↓

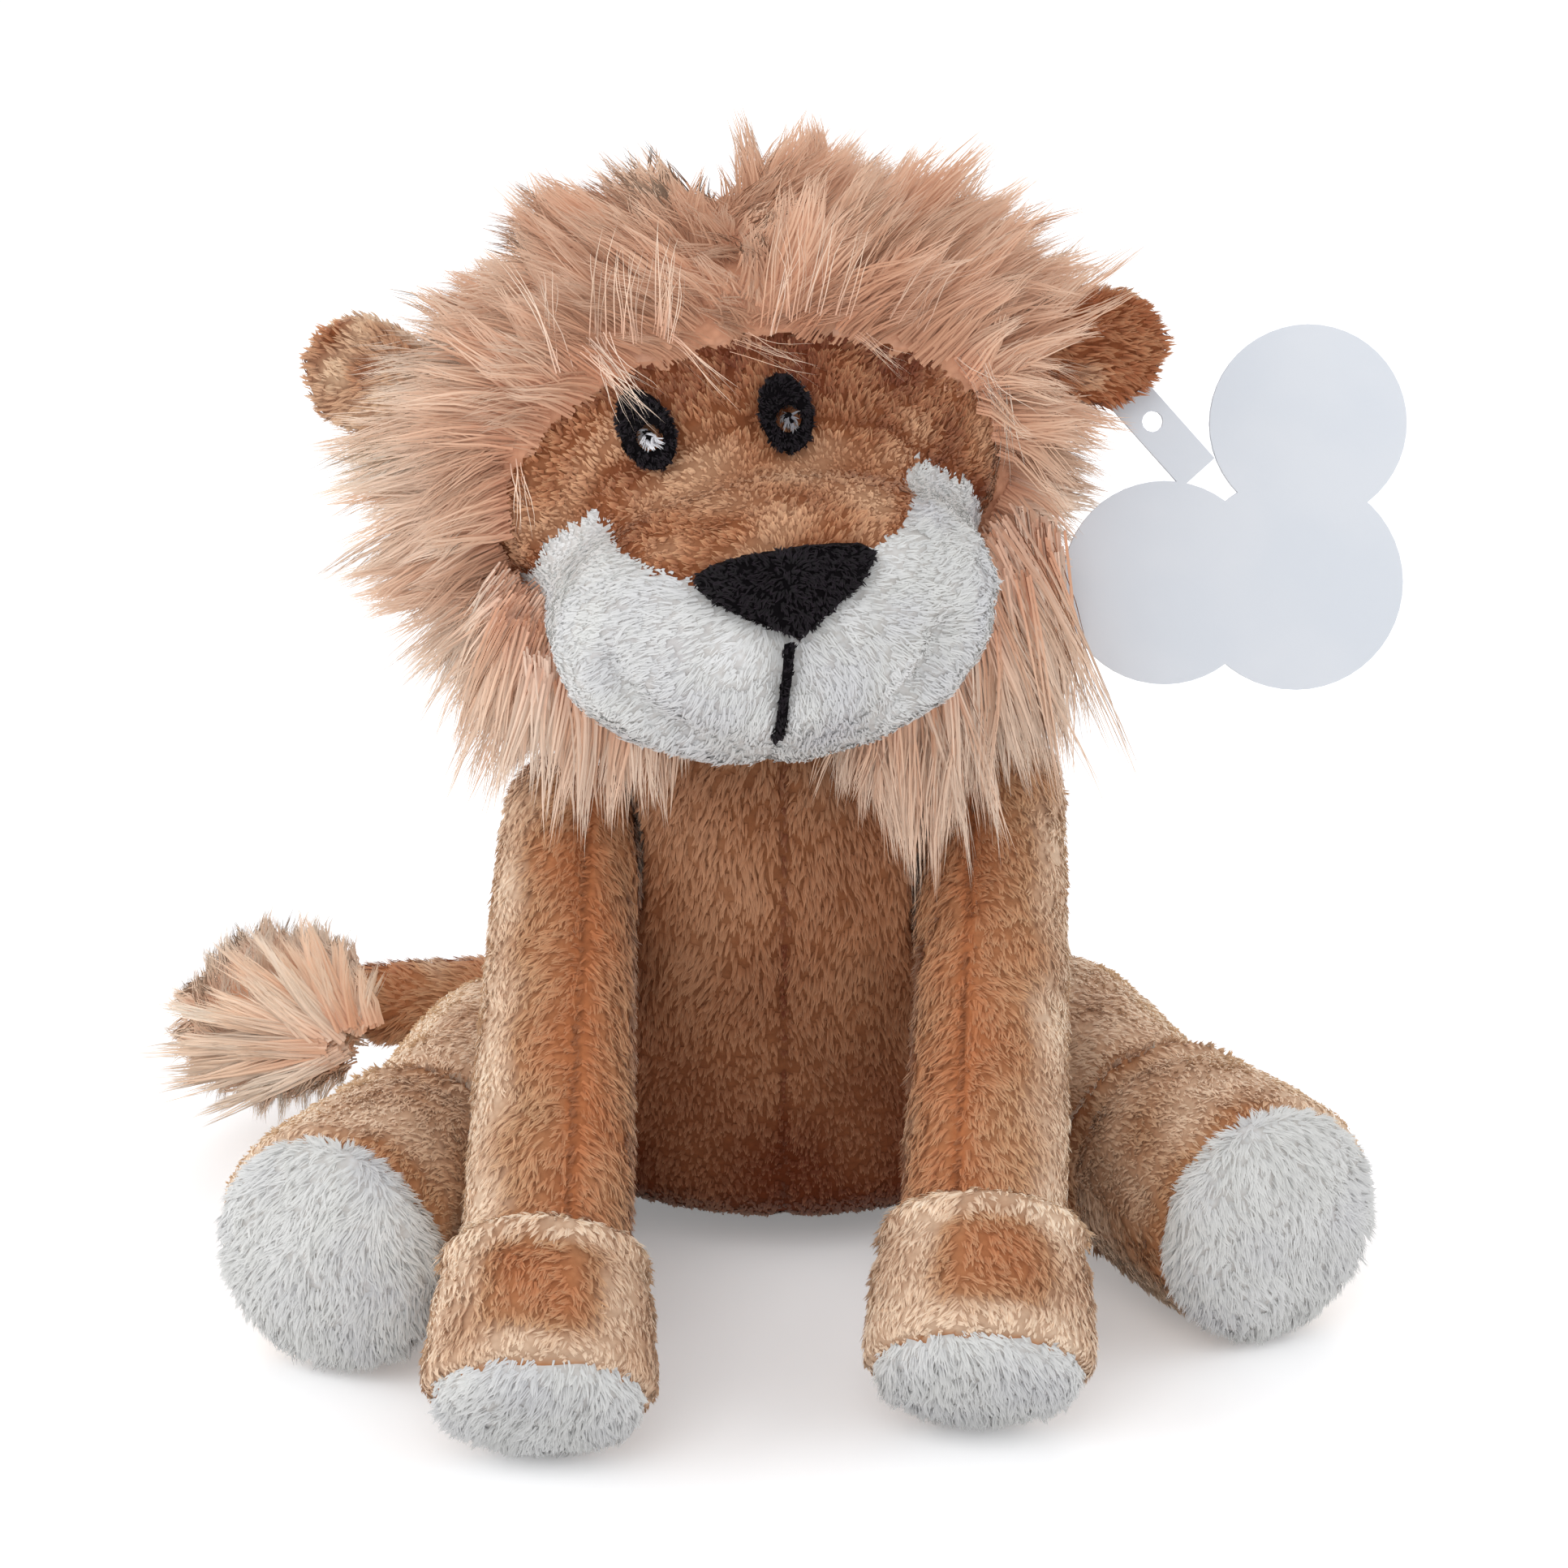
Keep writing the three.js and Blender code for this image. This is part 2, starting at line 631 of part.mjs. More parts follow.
function earLayer(way, from, to, start, grow = 0) {
  const shape = new THREE.Shape();
  const bend = ear.length - ear.wide / 2;
  shape.moveTo(start, -ear.rootLength / 2 - grow);
  shape.lineTo(bend, -ear.wide / 2 - grow);
  shape.absarc(bend, 0, ear.wide / 2 + grow, -Math.PI / 2, Math.PI / 2, false);
  shape.lineTo(start, ear.rootLength / 2 + grow);
  const geometry = prism(shape, from - grow, to + grow);
  return way > 0 ? geometry : geometry.rotateZ(Math.PI);
}

// What an ear needs free in the mane, at rest and as it folds
function earGroove(side, way) {
  const halfThick = seamGap / 2 + ear.layer;
  const folds = [-ear.foldBackAngle, -ear.foldBackAngle / 2, 0, ear.foldAheadAngle / 2, ear.foldAheadAngle];
  return folds.map((fold) => {
    const leaf = solid(earLayer(way, -halfThick, halfThick, 0, turnGap).rotateZ(-way * fold * degrees)
      .applyMatrix4(earFrames[side].matrix));
    return leaf.add(solid(rootRoll(turnGap).applyMatrix4(earFrames[side].matrix)));
  }).reduce((all, one) => all.add(one));
}

function buildEar(side, way) {
  const frame = earFrames[side];
  const [near, far] = [seamGap / 2, seamGap / 2 + ear.layer];
  const [from, to] = way > 0 ? [near, far] : [-far, -near];
  let back = solid(earLayer(way, from, to, 0)).add(solid(rootRoll()));
  let front = solid(earLayer(way, -to, -from, ear.rootRadius + seamGap));
  if (side === 'left') {
    const free = solid(fastenerShape(seamGap).applyMatrix4(tagFrame.matrix));
    back = back.subtract(free);
    front = front.subtract(free);
  }
  place(frame, `ear_${side}_back`, back, materials.plush);
  place(frame, `ear_${side}_front`, front, materials.earInside);
}

// Limbs: skin above and below the cuff, with a white sole on the end
function buildLimb(name, frame, form, size, endName) {
  const skin = shell(form, frame, plushThick);
  const lower = skin.intersect(half(forward, size.cuff));
  const facing = forward.clone().applyAxisAngle(across, size.soleAngle * degrees);
  const soleAt = size.length - size.soleDeep;
  const behindSole = half(facing.clone().negate(), -soleAt);
  place(frame, `${name}_${endName}`, lower.intersect(behindSole), materials.plush);
  place(frame, `${name}_sole`, lower.intersect(half(facing, soleAt)), materials.white);
  place(frame, `${name}_stuffing`, fill(form, frame, plushThick + seamGap), materials.stuffing);
  return skin.intersect(half(backward, -size.cuff));
}

function buildArm(side, way) {
  const frame = armFrames[side];
  const upper = buildLimb(`arm_${side}`, frame, armForms[side], arm, 'paw');
  const outer = way > 0 ? across : inward;
  const inner = way > 0 ? inward : across;
  place(frame, `arm_${side}_sleeve_outer`, upper.intersect(half(outer, arm.seam)), materials.plush);
  place(frame, `arm_${side}_sleeve_inner`, upper.intersect(half(inner, -arm.seam)), materials.plush);
}

function buildLeg(side) {
  const upper = buildLimb(`leg_${side}`, legFrames[side], legForms[side], leg, 'foot');
  place(legFrames[side], `leg_${side}_thigh`, upper, materials.plush);
}

// Tail
function buildTail() {
  const tubeEnd = tuft.inside - tail.reach;
  const open = half(across, tubeEnd);
  const tube = solid(swell(tailForm)).subtract(solid(swell(tailForm, plushThick, tailForm.edges / 2)));
  const core = solid(swell(tailForm, plushThick + seamGap, tailForm.edges / 2));
  const seat = solid(swell(tailForm, -seamGap)).intersect(solid(beyond(across, tubeEnd - seamGap / 2)));
  place(tailFrame, 'tail_tube', tube.intersect(open), materials.plush);
  place(tailFrame, 'tail_core', core.intersect(open), materials.stuffing);
  place(tailFrame, 'tail_tuft', solid(swell(tuftForm)).subtract(seat), materials.mane);
}

// Tag
function disc(side, drop, radius, from, to) {
  const steps = radius > tag.tabWide ? cardEdges : pinEdges;
  return solid(prism(new THREE.Shape(oval(side, -drop, 2 * radius, 2 * radius, 0, steps)), from, to));
}

function tagLeaf(from, to) {
  const lobes = Object.values(tagLobes).map((lobe) => disc(lobe.side, lobe.drop, lobe.radius, from, to));
  const centres = Object.values(tagLobes).map((lobe) => new THREE.Vector2(lobe.side, -lobe.drop));
  const middle = new THREE.Shape(centres);
  const lean = Math.atan2(tag.middleSide, tag.middleDrop);
  const tab = new THREE.BoxGeometry(tag.tabWide, to - from, tag.tabLength);
  tab.translate(0, (from + to) / 2, tag.tabOver - tag.tabLength / 2);
  tab.rotateY(-lean);
  const [holeSide, holeDrop] = [tag.holeReach * Math.sin(lean), tag.holeReach * Math.cos(lean)];
  return [...lobes, solid(prism(middle, from, to)), solid(tab)]
    .reduce((all, one) => all.add(one))
    .subtract(disc(holeSide, holeDrop, tag.hole / 2, -overrun, overrun))
    .subtract(disc(0, 0, fastener.thick / 2 + seamGap, -overrun, overrun));
}

// The plastic fastener: a pin with a cap at each end, one inside the ear and one behind the tag
function fastenerShape(grow = 0) {
  const pin = fastener.thick / 2 + grow;
  const cap = fastener.cap / 2 + grow;
  const [start, end] = [-fastener.ahead - grow, fastener.behind + grow];
  const capThick = fastener.capThick + 2 * grow;
  return new THREE.LatheGeometry([
    new THREE.Vector2(0, start),
    new THREE.Vector2(cap, start),
    new THREE.Vector2(cap, start + capThick),
    new THREE.Vector2(pin, start + capThick),
    new THREE.Vector2(pin, end - capThick),
    new THREE.Vector2(cap, end - capThick),
    new THREE.Vector2(cap, end),
    new THREE.Vector2(0, end),
  ], pinEdges);
}

function buildTag() {
  place(tagFrame, 'tag_front', tagLeaf(-tag.split / 2 - tag.card, -tag.split / 2), materials.card);
  place(tagFrame, 'tag_back', tagLeaf(tag.split / 2, tag.split / 2 + tag.card), materials.card);
  place(tagFrame, 'tag_fastener', solid(fastenerShape()), materials.plastic);
}

buildTorso();
buildNeck();
buildHead();
buildMane();
buildArm('left', 1);
buildArm('right', -1);
buildLeg('left');
buildLeg('right');
buildTail();
buildEar('left', 1);
buildEar('right', -1);
buildTag();

export default lion;
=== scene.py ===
import json
import math

import bmesh
import bpy
import numpy as np
from mathutils import Matrix, Vector
from mathutils.bvhtree import BVHTree

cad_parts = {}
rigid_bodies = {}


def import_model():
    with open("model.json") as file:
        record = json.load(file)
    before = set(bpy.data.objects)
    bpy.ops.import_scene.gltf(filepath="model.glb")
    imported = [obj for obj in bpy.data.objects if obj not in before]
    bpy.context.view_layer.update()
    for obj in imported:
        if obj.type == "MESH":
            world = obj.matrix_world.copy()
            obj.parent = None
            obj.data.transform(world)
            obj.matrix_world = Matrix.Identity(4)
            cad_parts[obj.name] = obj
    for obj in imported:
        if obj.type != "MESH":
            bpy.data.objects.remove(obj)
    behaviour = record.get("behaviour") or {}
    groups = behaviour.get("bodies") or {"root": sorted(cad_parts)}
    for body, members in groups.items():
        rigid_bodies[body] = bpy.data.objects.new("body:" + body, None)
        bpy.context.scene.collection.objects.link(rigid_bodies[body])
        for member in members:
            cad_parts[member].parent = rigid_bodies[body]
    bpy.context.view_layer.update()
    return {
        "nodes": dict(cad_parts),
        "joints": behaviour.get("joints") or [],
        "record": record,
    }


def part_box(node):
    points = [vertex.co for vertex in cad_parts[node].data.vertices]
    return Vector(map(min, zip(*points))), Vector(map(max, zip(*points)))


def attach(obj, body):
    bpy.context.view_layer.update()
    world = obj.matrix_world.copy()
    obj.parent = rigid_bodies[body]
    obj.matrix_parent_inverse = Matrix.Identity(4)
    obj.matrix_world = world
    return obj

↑

In the listing above, find the line containing "zip(*points))), Vector(map(max, zip(*points)))" and please quote exactly that line through the last one, and no other lines.

    return Vector(map(min, zip(*points))), Vector(map(max, zip(*points)))


def attach(obj, body):
    bpy.context.view_layer.update()
    world = obj.matrix_world.copy()
    obj.parent = rigid_bodies[body]
    obj.matrix_parent_inverse = Matrix.Identity(4)
    obj.matrix_world = world
    return obj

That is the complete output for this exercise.